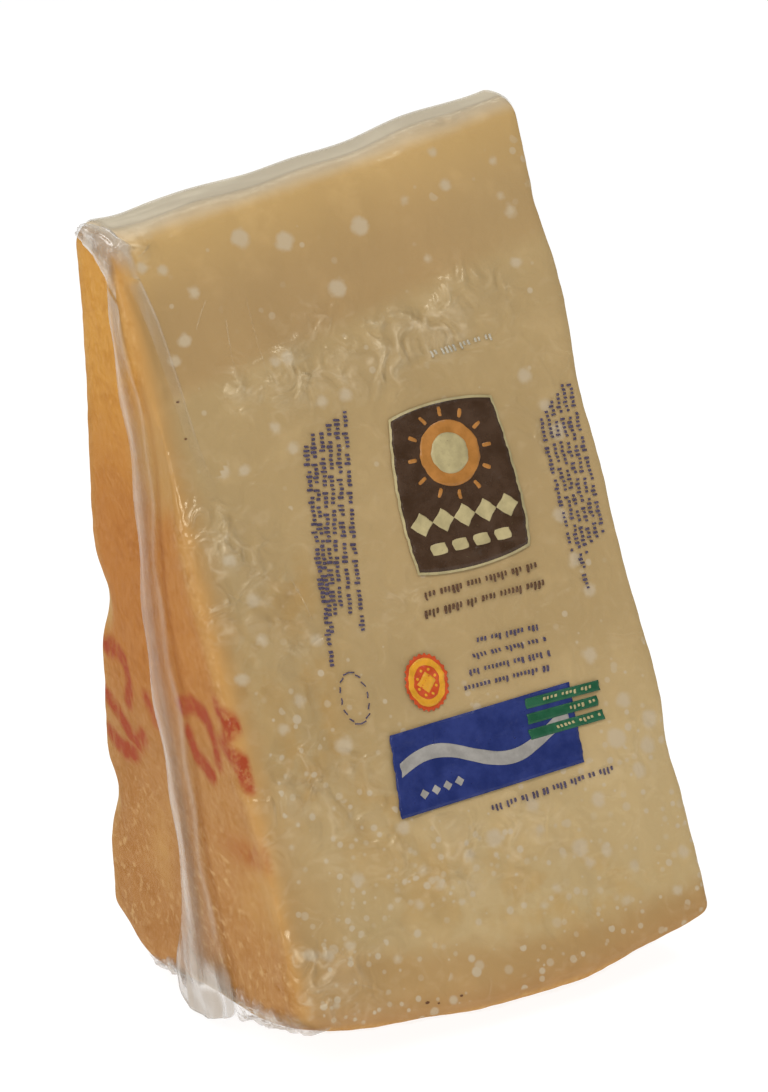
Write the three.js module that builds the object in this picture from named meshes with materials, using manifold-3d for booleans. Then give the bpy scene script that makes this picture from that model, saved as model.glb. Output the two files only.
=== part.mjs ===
// A wedge of hard cheese, shrink-sealed in clear film: half the height of a wheel, one narrow sector wide.
// Millimetres, +Z up. X runs along the wheel's axis, from the flat rind at -X to the cut side at +X.
// The two radial cuts face -Y and +Y, the blunt tip is up, and the wedge stands on the wheel's barrel side.
import * as THREE from "three";
import { mergeVertices } from "three/addons/utils/BufferGeometryUtils.js";
import Module from "manifold-3d";

// The wheel and the cut
const WHEEL_RADIUS = 220; // at the fullest point of the barrel side
const BARREL_DROP = 6.6; // how much the barrel side falls off towards both edges of the piece
const WIDTH = 103.6; // along the wheel's axis
const HALF_ANGLE = THREE.MathUtils.degToRad(15.1); // half of the sector
const TIP_RADIUS_RIND = 37.6; // where the tip was cut off, at the rind
const TIP_RADIUS_CUT = 24.8; // and at the cut side
const TIP_SAG = 1.2; // the tip's edge hangs this much below a straight line
const TIP_DROP = 0.9; // and drops by this towards the rind
const TIP_DROP_START = 0.5; // share of the half width where that drop starts
const TIP_CROWN = 1.8; // the tip swells a little between the two radial cuts
const TIP_SLOPE = 2.4; // and climbs this much towards the back cut
const FLAT_DEPTH = 1.2; // the barrel side is pressed flat this deep where it stands

// Rounding of the edges under the shrunk film
const EDGE_ROUND = 3.2; // at the cuts
const TIP_ROUND = 5; // at the tip
const HEEL_ROUND = 7.5; // where the flat rind meets the barrel side
const SIDE_ROUND = 0.42; // largest share of the tip's half width that its rounding may take
const HEEL_FADE = [0.2, 0.9]; // shares of the half sizes over which the heel's rounding sets in
const TIP_FADE = 0.7; // share of the half length above which the tip's swelling sets in

// Grid of the wedge
const STEPS_X = 22;
const STEPS_ANGLE = 10;
const STEPS_RADIUS = 36;
const EDGE_STEPS = 3; // grid steps spent on each rounded edge

// Relief of the cheese under the film: long shallow waves, as [height, wavelength, direction, phase]
const WAVES = [
  [0.35, 61, [0.8, 0.2, 0.6], 0.4],
  [0.3, 38, [-0.3, 0.7, 0.65], 2.1],
  [0.22, 24, [0.9, -0.4, 0.2], 4.0],
];

// Hollows broken out of the edges, as [angle share, radius, x share, depth, reach].
// A negative depth swells.
const HOLLOWS = [
  [0, 76, -1, -0.9, 38],
  [0.6, 214, -1, -2.6, 15],
  [1, 37, -0.84, 1.4, 6.5],
  [1, 126.5, -1, 2.9, 8],
  [1, 177.5, -1, 2.8, 7.5],
  [-1, 84, -1, 2.4, 20],
  [-1, 190, -0.86, 1.3, 12],
  [-1, 50, 1, 0.6, 9],
  [-1, 91, 1, 0.5, 9],
  [-1, 124, 1, 0.4, 9],
  [-1, 173, 1, 1.2, 8],
  [-1, 219, 0.72, 1.2, 20],
  [0.4, 30, 0.2, 0.9, 11],
  [0.4, 25, 0.95, 0.7, 8],
];

// Folded seam of the film, flat on the rind, and its loose end under the heel
const SEAM_TOP = 176;
const SEAM_END = 2.9;
const SEAM_TOP_Y = -10.5;
const SEAM_END_Y = -4.6;
const SEAM_TOP_WIDTH = 6.5;
const SEAM_LOW_WIDTH = 18.5;
const SEAM_TAB_WIDTH = 33;
const SEAM_TAB_HEIGHT = 20; // height over which the seam flares into the tab
const SEAM_TAB_FADE = [-6, 10]; // heights within it between which the flare grows
const SEAM_TAB_CURVE = 7; // height of the tab's rounded end
const SEAM_TAB_TIP = 0.72; // square of the share of its width that the end keeps
const SEAM_TAB_RISE = 6.5; // how much its end rises towards the front
const SEAM_TOP_PROUD = 0.9;
const SEAM_LOW_PROUD = 1.7;
const SEAM_SUNK = 1.4;
const SEAM_TAB_SUNK = 0.3;
const SEAM_WRINKLE = 0.35;
const SEAM_WRINKLES = 7.5;
const TAB_WRINKLE = 0.5;
const TAB_WRINKLES = 7;
const SEAM_STEPS = 30;

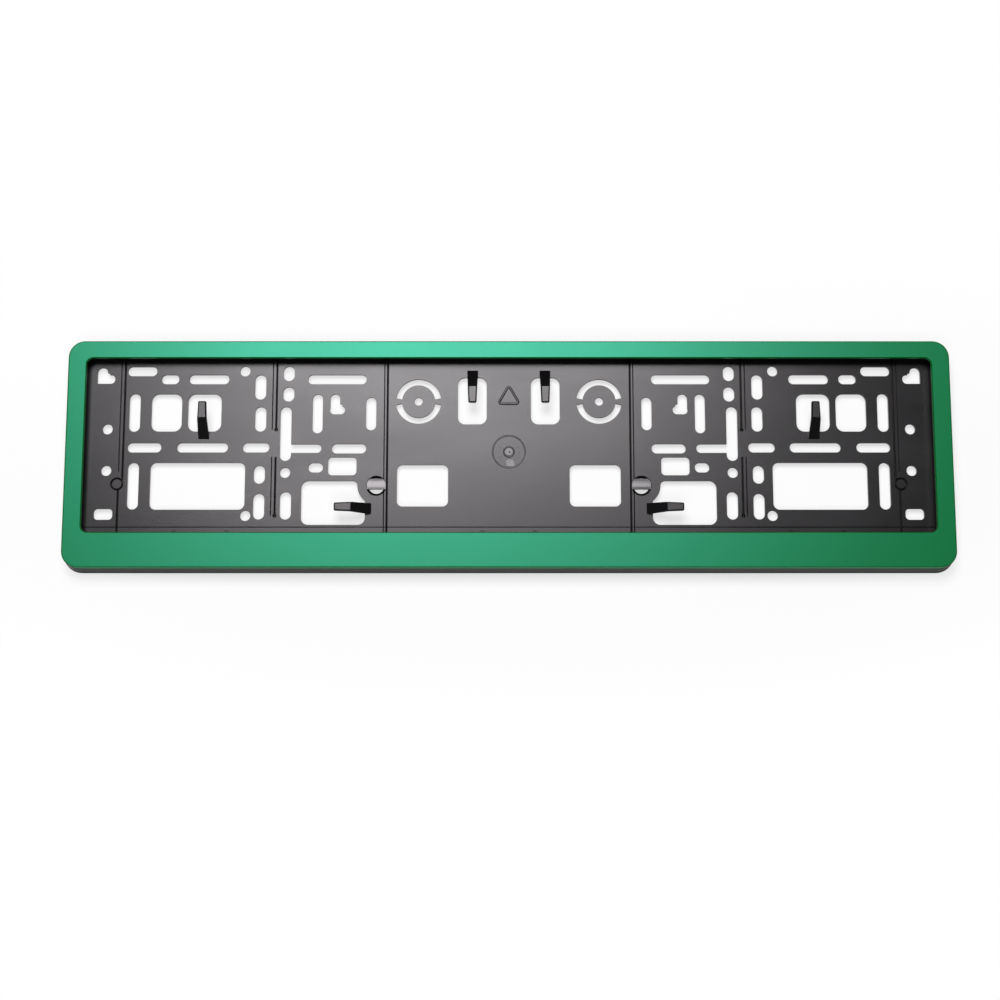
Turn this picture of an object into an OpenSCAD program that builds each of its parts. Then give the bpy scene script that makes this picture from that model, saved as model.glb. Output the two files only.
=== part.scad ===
// Holder for a car number plate: a moulded base plate that is screwed to the car
// and a moulded cover frame that clips over it and laps over the edge of the plate.
// It lies on its back here: x along the plate, y up the plate, z out of the front.

/* [Plate and frame] */
// width of the number plate that the holder takes
plate_w = 520; // [516:1:528]
// height of the number plate
plate_h = 110; // [106:1:116]
// clear gap between the plate and the tray wall
plate_gap = 0.8; // [0.4:0.1:1.2]
// how far the cover frame laps over each end of the plate
lap_side = 4.6; // [3.6:0.1:5.6]
// how far the cover frame laps over the top and bottom edge of the plate
lap_edge = 1.8; // [1.2:0.1:2.6]
// width of the two side bars of the cover frame
bar_side = 11.1; // [10:0.1:14]
// width of the top bar of the cover frame
bar_top = 10.5; // [10:0.1:14]
// width of the bottom bar of the cover frame
bar_bottom = 21.2; // [17:0.1:30]
// outer corner radius of the cover frame
corner_r = 10; // [7:0.5:14]
// corner radius of the window in the cover frame
window_r = 4; // [2.5:0.5:8]
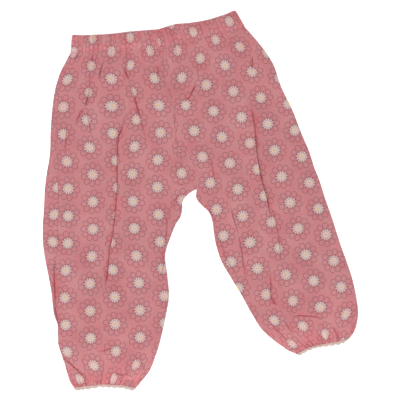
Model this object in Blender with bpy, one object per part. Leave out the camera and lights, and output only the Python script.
"""A small child's pyjama bottoms, laid flat on their back.

A gathered waist casing holds two full legs, which end in gathered ankle casings with a wavy edge.
Every piece is one closed wall of cloth. The back panels lie flat on the surface and the front panels
lie on them, a little lofted. Y points up the garment to the waist and Z up out of the surface. Left
and right are as seen from above, so the left leg, at -X, is the wearer's right one.
"""

import math

import bmesh
import bpy
import numpy as np

MM = 0.001  # the sizes below are in millimetres and the model is in metres

# Cloth and seams, mm
WALL = 1.0  # one layer of cloth
SEAM_GAP = 0.3  # between pieces that are sewn together
EDGE_RADIUS = 1.3  # of the side edges, where the front turns into the back
CASING = 2.0  # half of a casing: turned cloth with the elastic inside
LEAST_CASING = 0.7  # where its half rounds over at the side edges

# How the front stands off the back, mm
LOFT = 0.9
LOFT_REACH = 16.0  # in from an open edge, over which it builds up
LEAST_LOFT = 0.3  # left where the waves and troughs would press the front into the back
SWELL = 0.35  # height of the slow waves over the front
SWELL_ACROSS = 31.0  # mm in X, and below in Y, for each radian of these waves
SWELL_DOWN = 38.0
SWELL_SNAKE = (1.3, 47.0)  # radians that they snake by, and mm in Y for each radian of the snaking
SWELL_START = 0.7  # where in their turn they are at Y 0, radians

# Gathers
WAIST_WAVES = 36  # across the waist casing
WAIST_WAVE_HEIGHT = 0.45
ANKLE_WAVES = 15  # across each ankle casing
ANKLE_WAVE_HEIGHT = 0.5
EDGE_RIPPLE = 0.5  # in and out of the waist's top edge and of the ankle's lip, mm
LEG_GATHERS = 7  # soft folds that run down into each leg's front from its casings
GATHER_HEIGHT = 0.55
LEG_GATHER_DRIFT = (0.35, 5.0)  # turns by which their spacing drifts, and how fast
WAIST_GATHER_REACH = 30.0  # over which they die away below the waist, mm
ANKLE_GATHER_REACH = 20.0  # and above the ankles
SOFT_FOLD_END = 0.35  # share of a soft fold's height that is left at its ends

# The lapped fold down each leg's front
FOLD_STEP = WALL + SEAM_GAP  # from one layer of the fold to the next
FOLD_RAMP = 18.0  # over which the top layer comes back down to the panel, mm
LEAST_LAP = 0.5
LEAST_TURN = 0.02  # of a fold that has opened out flat, radians
BEND_POINTS = 4

# Mesh columns and rows of a leg
COLUMNS_INSIDE_FOLD = 11
COLUMNS_OUTSIDE_FOLD = 12
BACK_COLUMNS = 3
ROWS_ABOVE_CROTCH = 10
ROWS_BELOW_CROTCH = 13
CROTCH_MARGIN = 2.5  # from the crotch up to the next row, mm
COLUMNS_PER_WAVE = 4
ARC_POINTS = 13  # along a soft fold
FOLD_SAMPLES = 400  # along a lapped fold, where its crossing of a row is looked for

# Centre seam, waist first, the same in front and behind: (x, y)
CENTRE_SEAM = (
    (-50.0, 188.0),
    (-48.0, 170.0),
    (-42.0, 145.0),
    (-32.0, 115.0),
    (-31.0, 86.0),
    (-26.0, 60.0),
    (-16.0, 32.5),
    (-4.0, 14.0),  # crotch
)

# Outer edge of each leg beside each point of the centre seam: (x, y, wrap).
# wrap is how far the back panel comes round that edge before the side seam.
LEFT_HIP = (
    (-162.0, 183.5, 2.0),
    (-172.0, 165.0, 2.0),
    (-180.0, 142.5, 5.0),
    (-184.5, 115.0, 7.5),
    (-187.5, 86.0, 7.5),
    (-188.5, 60.0, 10.5),
    (-192.0, 30.0, 15.0),
    (-194.0, 14.0, 17.0),
)
RIGHT_HIP = (
    (57.0, 215.0, 0.0),
    (73.5, 196.0, 0.0),
    (90.0, 172.5, 0.0),
    (102.0, 140.0, 0.0),
    (116.0, 111.0, 0.0),
    (127.0, 82.5, 0.0),
    (137.0, 59.0, 0.0),
    (142.5, 41.0, 0.0),
)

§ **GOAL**
Repeat, character for character, the lines of the material above from the line with "Model this object" through the line with "is in metres".

§ **WRITTEN RESPONSE**
Model this object in Blender with bpy, one object per part. Leave out the camera and lights, and output only the Python script.
"""A small child's pyjama bottoms, laid flat on their back.

A gathered waist casing holds two full legs, which end in gathered ankle casings with a wavy edge.
Every piece is one closed wall of cloth. The back panels lie flat on the surface and the front panels
lie on them, a little lofted. Y points up the garment to the waist and Z up out of the surface. Left
and right are as seen from above, so the left leg, at -X, is the wearer's right one.
"""

import math

import bmesh
import bpy
import numpy as np

MM = 0.001  # the sizes below are in millimetres and the model is in metres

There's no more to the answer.